#### Your task
For each line in the data below that holds "shown", return a copy.
╭──
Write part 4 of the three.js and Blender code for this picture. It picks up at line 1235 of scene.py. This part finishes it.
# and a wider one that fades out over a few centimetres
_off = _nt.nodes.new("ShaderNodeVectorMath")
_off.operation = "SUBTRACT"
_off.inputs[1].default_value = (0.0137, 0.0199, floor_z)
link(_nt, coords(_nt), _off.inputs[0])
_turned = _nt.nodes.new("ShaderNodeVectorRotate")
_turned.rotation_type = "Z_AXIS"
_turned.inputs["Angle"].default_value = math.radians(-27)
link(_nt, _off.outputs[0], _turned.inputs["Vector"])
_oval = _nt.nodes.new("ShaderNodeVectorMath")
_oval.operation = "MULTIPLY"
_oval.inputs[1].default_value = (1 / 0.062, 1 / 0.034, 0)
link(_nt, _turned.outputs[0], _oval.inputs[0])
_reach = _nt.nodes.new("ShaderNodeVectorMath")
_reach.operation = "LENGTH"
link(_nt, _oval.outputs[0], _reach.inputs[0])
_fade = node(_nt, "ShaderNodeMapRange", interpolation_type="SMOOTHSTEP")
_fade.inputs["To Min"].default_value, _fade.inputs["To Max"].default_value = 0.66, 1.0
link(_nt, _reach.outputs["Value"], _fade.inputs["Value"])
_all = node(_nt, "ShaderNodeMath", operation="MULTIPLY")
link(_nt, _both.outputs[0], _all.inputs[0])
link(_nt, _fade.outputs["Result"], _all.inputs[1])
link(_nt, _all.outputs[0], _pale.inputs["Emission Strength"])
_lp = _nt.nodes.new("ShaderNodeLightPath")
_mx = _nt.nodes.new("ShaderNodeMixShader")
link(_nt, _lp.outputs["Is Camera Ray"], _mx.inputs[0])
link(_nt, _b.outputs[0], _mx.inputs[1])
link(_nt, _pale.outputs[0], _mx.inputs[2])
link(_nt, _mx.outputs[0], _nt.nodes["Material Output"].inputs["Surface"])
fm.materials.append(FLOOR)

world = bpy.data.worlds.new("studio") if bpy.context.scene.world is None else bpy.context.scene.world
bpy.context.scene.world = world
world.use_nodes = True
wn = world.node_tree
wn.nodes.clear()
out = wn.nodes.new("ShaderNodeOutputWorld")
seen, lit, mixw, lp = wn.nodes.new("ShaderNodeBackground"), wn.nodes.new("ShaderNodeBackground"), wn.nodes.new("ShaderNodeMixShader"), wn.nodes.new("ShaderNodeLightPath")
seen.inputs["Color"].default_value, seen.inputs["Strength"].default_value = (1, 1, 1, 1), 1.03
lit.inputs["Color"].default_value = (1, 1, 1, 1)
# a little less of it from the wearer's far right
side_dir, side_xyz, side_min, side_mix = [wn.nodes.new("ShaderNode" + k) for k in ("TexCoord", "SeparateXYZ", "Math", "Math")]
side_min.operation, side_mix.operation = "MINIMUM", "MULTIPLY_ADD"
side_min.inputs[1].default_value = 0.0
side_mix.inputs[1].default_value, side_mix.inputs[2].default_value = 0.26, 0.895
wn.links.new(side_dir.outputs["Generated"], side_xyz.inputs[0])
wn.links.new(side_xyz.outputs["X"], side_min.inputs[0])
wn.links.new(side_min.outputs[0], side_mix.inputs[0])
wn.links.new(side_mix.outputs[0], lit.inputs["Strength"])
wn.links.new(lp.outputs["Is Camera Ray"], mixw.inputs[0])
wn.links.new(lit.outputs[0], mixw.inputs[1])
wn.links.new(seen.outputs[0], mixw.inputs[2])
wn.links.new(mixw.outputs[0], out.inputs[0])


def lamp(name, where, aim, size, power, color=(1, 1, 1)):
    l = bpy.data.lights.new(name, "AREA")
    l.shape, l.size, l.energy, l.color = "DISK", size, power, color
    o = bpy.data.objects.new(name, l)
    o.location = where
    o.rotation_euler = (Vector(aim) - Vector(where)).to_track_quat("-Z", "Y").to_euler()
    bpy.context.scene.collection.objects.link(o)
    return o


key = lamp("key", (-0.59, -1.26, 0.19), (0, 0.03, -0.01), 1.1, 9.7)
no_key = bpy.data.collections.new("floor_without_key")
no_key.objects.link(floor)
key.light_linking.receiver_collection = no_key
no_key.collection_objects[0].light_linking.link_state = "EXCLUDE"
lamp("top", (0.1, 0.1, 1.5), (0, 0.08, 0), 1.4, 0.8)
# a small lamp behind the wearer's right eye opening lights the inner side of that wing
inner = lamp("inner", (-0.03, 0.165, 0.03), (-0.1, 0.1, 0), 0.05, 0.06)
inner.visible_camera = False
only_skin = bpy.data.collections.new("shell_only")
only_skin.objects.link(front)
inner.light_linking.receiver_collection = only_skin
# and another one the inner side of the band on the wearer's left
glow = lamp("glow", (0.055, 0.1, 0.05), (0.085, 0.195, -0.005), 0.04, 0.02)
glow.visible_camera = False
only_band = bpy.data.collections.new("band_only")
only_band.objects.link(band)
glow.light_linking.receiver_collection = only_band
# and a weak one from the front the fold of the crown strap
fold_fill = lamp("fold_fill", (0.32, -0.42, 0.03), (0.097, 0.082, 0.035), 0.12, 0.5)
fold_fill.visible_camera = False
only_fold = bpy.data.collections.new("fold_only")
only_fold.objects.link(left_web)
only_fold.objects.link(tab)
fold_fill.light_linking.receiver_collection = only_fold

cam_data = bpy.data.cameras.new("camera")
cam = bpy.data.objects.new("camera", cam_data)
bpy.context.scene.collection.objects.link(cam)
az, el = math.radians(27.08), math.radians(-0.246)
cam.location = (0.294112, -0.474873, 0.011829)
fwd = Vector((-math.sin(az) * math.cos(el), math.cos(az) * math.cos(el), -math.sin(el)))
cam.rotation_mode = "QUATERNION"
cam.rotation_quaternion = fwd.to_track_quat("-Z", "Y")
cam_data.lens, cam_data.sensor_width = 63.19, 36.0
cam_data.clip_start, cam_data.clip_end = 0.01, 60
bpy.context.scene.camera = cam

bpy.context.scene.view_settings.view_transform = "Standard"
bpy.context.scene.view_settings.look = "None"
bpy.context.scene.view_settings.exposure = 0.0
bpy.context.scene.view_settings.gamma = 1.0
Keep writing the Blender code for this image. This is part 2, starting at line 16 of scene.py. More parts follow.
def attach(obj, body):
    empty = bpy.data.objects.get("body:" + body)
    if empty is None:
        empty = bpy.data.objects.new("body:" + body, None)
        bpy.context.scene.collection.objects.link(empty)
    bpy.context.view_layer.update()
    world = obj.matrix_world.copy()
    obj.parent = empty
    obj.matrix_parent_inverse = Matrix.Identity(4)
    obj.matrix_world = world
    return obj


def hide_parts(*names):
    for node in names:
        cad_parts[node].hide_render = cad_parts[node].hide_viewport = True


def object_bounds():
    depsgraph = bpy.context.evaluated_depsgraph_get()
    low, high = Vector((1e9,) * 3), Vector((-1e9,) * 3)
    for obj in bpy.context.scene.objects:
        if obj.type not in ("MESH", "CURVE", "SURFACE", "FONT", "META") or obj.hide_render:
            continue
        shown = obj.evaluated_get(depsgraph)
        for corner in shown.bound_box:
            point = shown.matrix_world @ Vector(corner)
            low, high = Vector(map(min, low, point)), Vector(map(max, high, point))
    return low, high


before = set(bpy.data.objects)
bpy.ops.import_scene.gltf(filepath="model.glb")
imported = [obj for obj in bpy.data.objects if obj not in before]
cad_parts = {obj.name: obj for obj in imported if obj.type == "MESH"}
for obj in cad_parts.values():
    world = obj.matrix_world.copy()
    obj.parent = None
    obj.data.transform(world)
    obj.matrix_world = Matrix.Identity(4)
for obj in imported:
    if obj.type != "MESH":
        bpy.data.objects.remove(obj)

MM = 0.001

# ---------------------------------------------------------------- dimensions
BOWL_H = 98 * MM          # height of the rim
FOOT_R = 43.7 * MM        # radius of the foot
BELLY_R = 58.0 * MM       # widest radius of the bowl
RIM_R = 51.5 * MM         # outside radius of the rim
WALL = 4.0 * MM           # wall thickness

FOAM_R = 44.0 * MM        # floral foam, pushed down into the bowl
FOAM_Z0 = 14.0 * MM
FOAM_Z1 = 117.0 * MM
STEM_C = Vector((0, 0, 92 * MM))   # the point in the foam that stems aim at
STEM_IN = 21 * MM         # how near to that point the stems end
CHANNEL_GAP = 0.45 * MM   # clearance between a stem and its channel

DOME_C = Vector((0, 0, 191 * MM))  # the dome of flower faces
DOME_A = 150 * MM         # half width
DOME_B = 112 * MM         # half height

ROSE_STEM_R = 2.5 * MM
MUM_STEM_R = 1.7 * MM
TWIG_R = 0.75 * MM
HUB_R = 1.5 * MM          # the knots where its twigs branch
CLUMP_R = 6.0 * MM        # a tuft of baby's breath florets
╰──
#### Correct output
        shown = obj.evaluated_get(depsgraph)
        for corner in shown.bound_box:
            point = shown.matrix_world @ Vector(corner)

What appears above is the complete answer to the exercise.